Paris reconnaît également dans son œuvre une filiation avec le cinéma politique des années 1970, mais débarrassée de ses certitudes dogmatiques. Là où certains films militants cherchent à convaincre, Abu-Assad préfère exposer une situation jusqu’à ce qu’elle devienne insoutenable moralement pour le spectateur lui-même.

Du cinéma palestinien au cinéma mondial

Le passage d’Abu-Assad vers des productions internationales, notamment avec The Mountain Between Us (2017), n’a pas rompu ce lien avec la France. Bien au contraire. Les critiques français ont suivi ce déplacement avec attention, observant comment un cinéaste issu d’un cinéma de conflit s’adaptait à d’autres genres sans perdre son sens de l’humain. Là encore, Paris n’a pas célébré la réussite industrielle, mais interrogé la cohérence artistique.

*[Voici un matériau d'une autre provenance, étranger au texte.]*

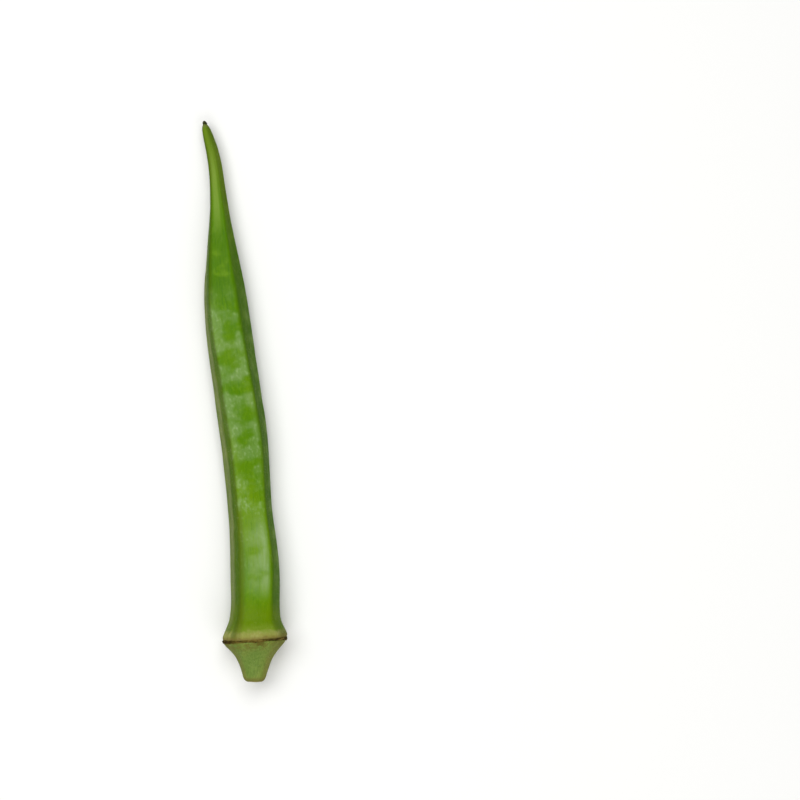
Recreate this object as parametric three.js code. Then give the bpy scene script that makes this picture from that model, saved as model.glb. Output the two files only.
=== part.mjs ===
// An okra pod as picked, lying on its side: one grown piece, so one closed solid.
//
// It is a long five-sided capsule. Its thick end flares to the scar of the fallen calyx, behind
// which a hollow-sided cone narrows to the cut stem. Its thin end draws out into a beak that bends
// to one side and ends in the dried style.
//
// Millimetres, +Z up, +Y from the stem to the tip. The origin is the bottom centre of the pod's
// box, on the surface that it lies on.

import * as THREE from "three";

// ---- Driving dimensions ------------------------------------------------------------------------

const STEM_END = -13.3; // the cut face of the stem, along the axis from the calyx scar
const STEM_RADIUS = 3.45;
const SCAR_RADIUS = 10.45;
const BODY_RADIUS = 7.8; // where the seed chambers are full
const BEAK_RADIUS = 2.3;
const STYLE_RADIUS = 0.8; // the dark nib that the flower's style leaves at the tip
const RIDGES = 5;
const RIDGE_SHARPNESS = 15; // the higher, the flatter the sides and the tighter the ridges
const SCAR_TILT = THREE.MathUtils.degToRad(3.8); // the scar sits slightly askew
const SCAR_TILT_REACH = 6; // how far along the axis that tilt dies away
const FLAT_DEPTH = 0.5; // what the lowest ridge loses to the surface below

const COLUMNS_PER_SIDE = 10; // faces from one ridge to the next
const LONGEST_STEP = 2.6; // between two rings of the body

// The axis: x sideways, y along, z above the surface, with the scar at x = y = 0.
const AXIS = [
  [-0.2, -13.3, 10.6],
  [0.2, 6.0, 9.6],
  [0.1, 25.0, 8.4],
  [-1.6, 44.0, 7.1],
  [-3.3, 64.0, 7.2],
  [-6.2, 84.0, 7.4],
  [-9.1, 104.0, 7.2],
  [-10.7, 124.0, 6.9],
  [-11.7, 140.0, 6.3],
  [-13.3, 154.0, 5.6],
  [-16.4, 166.0, 4.6],
].map(([x, y, z]) => new THREE.Vector3(x, y, z));

// The outline: distance along the axis from the scar, radius, and how five-sided the section is
// there, from 0 for round to 1.
const OUTLINE = [
  [STEM_END, STEM_RADIUS - 1.0, 0.0],
  [-13.0, STEM_RADIUS - 0.5, 0.0],
  [-12.4, STEM_RADIUS, 0.0],
  [-11.0, STEM_RADIUS + 0.35, 0.05],
  [-7.6, STEM_RADIUS + 1.6, 0.1],
  [-5.0, STEM_RADIUS + 2.75, 0.15],
  [-2.6, SCAR_RADIUS - 2.1, 0.2],
  [-0.6, SCAR_RADIUS - 0.35, 0.25],
  [-0.25, SCAR_RADIUS - 0.3, 0.25],
  [-0.1, SCAR_RADIUS - 0.65, 0.25], // the groove where the calyx broke away
  [0.3, SCAR_RADIUS - 0.6, 0.25],
  [0.45, SCAR_RADIUS - 0.1, 0.25],
  [0.9, SCAR_RADIUS, 0.25],
  [1.7, SCAR_RADIUS - 0.15, 0.25],
  [3.6, SCAR_RADIUS - 0.9, 0.35],
  [6.4, BODY_RADIUS + 0.65, 0.5],
  [11.5, BODY_RADIUS + 0.05, 0.65],
  [22.0, BODY_RADIUS + 0.2, 0.8],
  [44.0, BODY_RADIUS - 0.65, 0.9],
  [68.0, BODY_RADIUS - 0.15, 0.9],
  [94.0, BODY_RADIUS - 0.35, 0.9],
  [109.0, BODY_RADIUS - 1.0, 0.95],
  [125.0, BODY_RADIUS - 2.95, 1.0],
  [140.5, BEAK_RADIUS + 0.6, 1.0],
  [154.0, BEAK_RADIUS - 0.1, 0.9],
  [162.5, BEAK_RADIUS - 0.65, 0.6],
  [165.6, BEAK_RADIUS - 1.15, 0.2],
  [166.2, STYLE_RADIUS, 0.0],
  [167.5, STYLE_RADIUS - 0.3, 0.0],
];

// How far the ridges have turned about the axis, in degrees, at a distance along it.
const TURNS = [
  [STEM_END, -4],
  [20, -5],
  [44, -8],
  [92, -2],
  [125, 7],
  [167.5, 19],
];

// ---- Shape -------------------------------------------------------------------------------------

const axisCurve = new THREE.CatmullRomCurve3(AXIS, false, "catmullrom", 0.5);
const axisLength = axisCurve.getLength();
const up = new THREE.Vector3(0, 0, 1);

/** One column of a table at a distance along the axis: smooth through the rows, no overshoot. */
function valueAt(table, distance, column) {
  const last = table.length - 1;
  const slope = (row) =>
    (table[row + 1][column] - table[row][column]) / (table[row + 1][0] - table[row][0]);
  const slopeThrough = (row) => {
    if (row === 0) return slope(0);
    if (row === last) return slope(last - 1);
    const product = slope(row - 1) * slope(row);
    return product > 0 ? (2 * product) / (slope(row - 1) + slope(row)) : 0;
  };
  const above = table.findIndex((row) => row[0] > distance);
  const row = above === -1 ? last - 1 : Math.max(above - 1, 0);
  const width = table[row + 1][0] - table[row][0];
  const t = THREE.MathUtils.clamp((distance - table[row][0]) / width, 0, 1);
  const rise = table[row + 1][column] - table[row][column];
  const leaving = slopeThrough(row) * width;
  const arriving = slopeThrough(row + 1) * width;
  return (
    table[row][column] +
    t * leaving +
    t ** 2 * (3 * rise - 2 * leaving - arriving) +
    t ** 3 * (leaving + arriving - 2 * rise)
  );
}

/** The radius at an angle of a five-sided section that has a flat side up and rounded ridges. */
function fiveSided(angle) {
  let sum = 0;
  for (let side = 0; side < RIDGES; side++) {
    const towardsSide = Math.cos(angle - Math.PI / 2 - (side * 2 * Math.PI) / RIDGES);
    sum += Math.max(0, towardsSide) ** RIDGE_SHARPNESS;
  }
  return sum ** (-1 / RIDGE_SHARPNESS);
}

const columns = RIDGES * COLUMNS_PER_SIDE;
const angles = Array.from({ length: columns }, (_, column) => (2 * Math.PI * column) / columns);
const fiveSidedHalfWidth = Math.max(...angles.map((angle) => fiveSided(angle) * Math.cos(angle)));

/** One ring of the skin, square to the axis, or askew by the scar's tilt near the scar. */
function ringAt(distance) {
  const u = Math.min((distance - STEM_END) / axisLength, 1);
  const centre = axisCurve.getPointAt(u);
  const ahead = axisCurve.getTangentAt(u);
  ahead.applyAxisAngle(up, SCAR_TILT * Math.exp(-((distance / SCAR_TILT_REACH) ** 2)));
  const across = new THREE.Vector3().crossVectors(ahead, up).normalize();
  const over = new THREE.Vector3().crossVectors(across, ahead);
  const radius = valueAt(OUTLINE, distance, 1);
  const ridged = valueAt(OUTLINE, distance, 2);
  const turn = THREE.MathUtils.degToRad(valueAt(TURNS, distance, 1));
  return angles.map((angle) => {
    const reach = radius * (1 + ridged * (fiveSided(angle) / fiveSidedHalfWidth - 1));
    const turned = angle + turn;
    return centre
      .clone()
      .addScaledVector(across, reach * Math.cos(turned))
      .addScaledVector(over, reach * Math.sin(turned));
  });
}

/** Where the rings go: at every row of the outline, and evenly between rows that are far apart. */
function ringDistances() {
  const distances = [STEM_END];
  for (let row = 1; row < OUTLINE.length; row++) {
    const start = OUTLINE[row - 1][0];
    const gap = OUTLINE[row][0] - start;
    const steps = Math.ceil(gap / LONGEST_STEP);
    for (let step = 1; step <= steps; step++) distances.push(start + (gap * step) / steps);
  }
  return distances;
}

/** The skin through the rings, closed by a fan on the cut face and one on the tip. */
function podGeometry() {
  const rings = ringDistances().map(ringAt);
  const lastRing = rings[rings.length - 1];
  const middleOf = (ring) =>
    ring.reduce((sum, point) => sum.add(point), new THREE.Vector3()).divideScalar(columns);
  const points = [...rings.flat(), middleOf(rings[0]), middleOf(lastRing)];
  const cutFace = points.length - 2;
  const tip = points.length - 1;
  const faces = [];
  for (let column = 0; column < columns; column++) {
    const next = (column + 1) % columns;
    faces.push(cutFace, column, next);
    for (let start = 0; start < cutFace - columns; start += columns) {
      const end = start + columns;
      faces.push(start + column, end + column, end + next);
      faces.push(start + column, end + next, start + next);
    }
    faces.push(tip, cutFace - columns + next, cutFace - columns + column);
  }
  return new THREE.BufferGeometry().setFromPoints(points).setIndex(faces);
}

/** Centres the pod on its box, and presses its lowest ridge flat on the surface at z = 0. */
function layDown(geometry) {
  geometry.computeBoundingBox();
  const middle = geometry.boundingBox.getCenter(new THREE.Vector3());
  geometry.translate(-middle.x, -middle.y, -geometry.boundingBox.min.z - FLAT_DEPTH);
  const position = geometry.getAttribute("position");
  for (let i = 0; i < position.count; i++) position.setZ(i, Math.max(0, position.getZ(i)));
  geometry.computeVertexNormals();
  return geometry;
}

// ---- The object --------------------------------------------------------------------------------

const podSkin = new THREE.MeshStandardMaterial({
  name: "pod_skin",
  color: 0x5f9213,
  roughness: 0.45,
  metalness: 0,
});

const pod = new THREE.Mesh(layDown(podGeometry()), podSkin);
pod.name = "okra_pod";

const okra = new THREE.Group();
okra.name = "okra";
okra.add(pod);

export default okra;
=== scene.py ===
"""Models a freshly picked okra pod, laid on a pale table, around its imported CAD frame.

The pod is built straight, along +Y with its calyx scar at y = 0, and then bent along its axis.
Sizes are metres; MM turns the millimetres that the values are written in to metres.
"""

import math
import random

import bmesh
import bpy
from bpy.props import FloatProperty, FloatVectorProperty, PointerProperty
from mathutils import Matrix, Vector


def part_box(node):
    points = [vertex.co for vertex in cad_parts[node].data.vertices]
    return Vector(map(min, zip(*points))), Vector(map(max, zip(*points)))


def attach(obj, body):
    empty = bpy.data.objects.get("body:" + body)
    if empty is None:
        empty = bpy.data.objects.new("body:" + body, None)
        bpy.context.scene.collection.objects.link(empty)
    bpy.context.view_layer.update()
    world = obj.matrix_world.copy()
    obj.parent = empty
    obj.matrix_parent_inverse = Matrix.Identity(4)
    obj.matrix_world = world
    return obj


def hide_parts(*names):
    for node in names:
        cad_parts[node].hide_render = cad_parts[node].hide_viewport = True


bl_info = {
    "name": "Okra Pod",
    "version": (1, 0, 0),
    "blender": (4, 5, 0),
    "location": "3D View > Sidebar > Okra",
    "description": "Models a freshly picked okra pod with its scar, dried style and fine down",
    "category": "Add Mesh",
}

MM = 0.001

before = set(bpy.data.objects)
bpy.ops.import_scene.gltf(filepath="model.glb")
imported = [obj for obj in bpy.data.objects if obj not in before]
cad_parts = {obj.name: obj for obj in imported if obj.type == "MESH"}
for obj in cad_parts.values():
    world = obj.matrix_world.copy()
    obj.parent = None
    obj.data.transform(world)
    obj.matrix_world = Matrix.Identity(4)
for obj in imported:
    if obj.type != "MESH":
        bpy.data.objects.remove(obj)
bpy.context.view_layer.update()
POD_NODE = "okra_pod"
BODY = "root"

# The ends of the straight pod, in mm from the scar.
STEM_END = -13.3
SKIN_END = 166.9
# Where the pod's axis runs, in mm from the scar: x sideways, y along, z above the surface.
AXIS = [
    (0.1, STEM_END, 10.6),
    (0.2, 6.0, 9.6),
    (0.1, 25.0, 8.4),
    (-1.6, 44.0, 7.1),
    (-3.3, 64.0, 7.2),
    (-6.2, 84.0, 7.4),
    (-9.1, 104.0, 7.2),
    (-10.7, 124.0, 6.9),
    (-11.7, 140.0, 6.3),
    (-13.3, 154.0, 5.6),
    (-16.4, 166.0, 4.6),
]
SCAR_PLACE = Vector((3.33, -76.35, 0.14))  # where AXIS's zero lies in the frame, in mm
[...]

Paris, lieu de légitimation intellectuelle

Si Cannes joue un rôle central dans la visibilité internationale, Paris reste le lieu où les œuvres d’Abu-Assad sont relues, recontextualisées, parfois réévaluées. Cinémathèques, universités, ciné-clubs et revues spécialisées participent à cette inscription durable dans le paysage culturel français. Ses films ne sont pas seulement vus ; ils sont intégrés à une réflexion plus large sur le cinéma, la politique et l’éthique.

Conclusion : un cinéma qui résiste au temps

Hany Abu-Assad occupe aujourd’hui une place singulière dans le regard français porté sur le cinéma arabe. Il n’est ni un symbole, ni un porte-drapeau, ni un cas isolé. Il est un cinéaste de la responsabilité, dont les films continuent de susciter à Paris ce que la ville valorise le plus : la pensée critique, le désaccord fertile et le respect de l’intelligence du spectateur.

Dans une époque marquée par la polarisation et la simplification, son cinéma rappelle que l’acte politique le plus radical, parfois, consiste à refuser les réponses faciles. C’est sans doute pour cela que Paris continue d’écouter Hany Abu-Assad. Non par solidarité automatique, mais par exigence intellectuelle.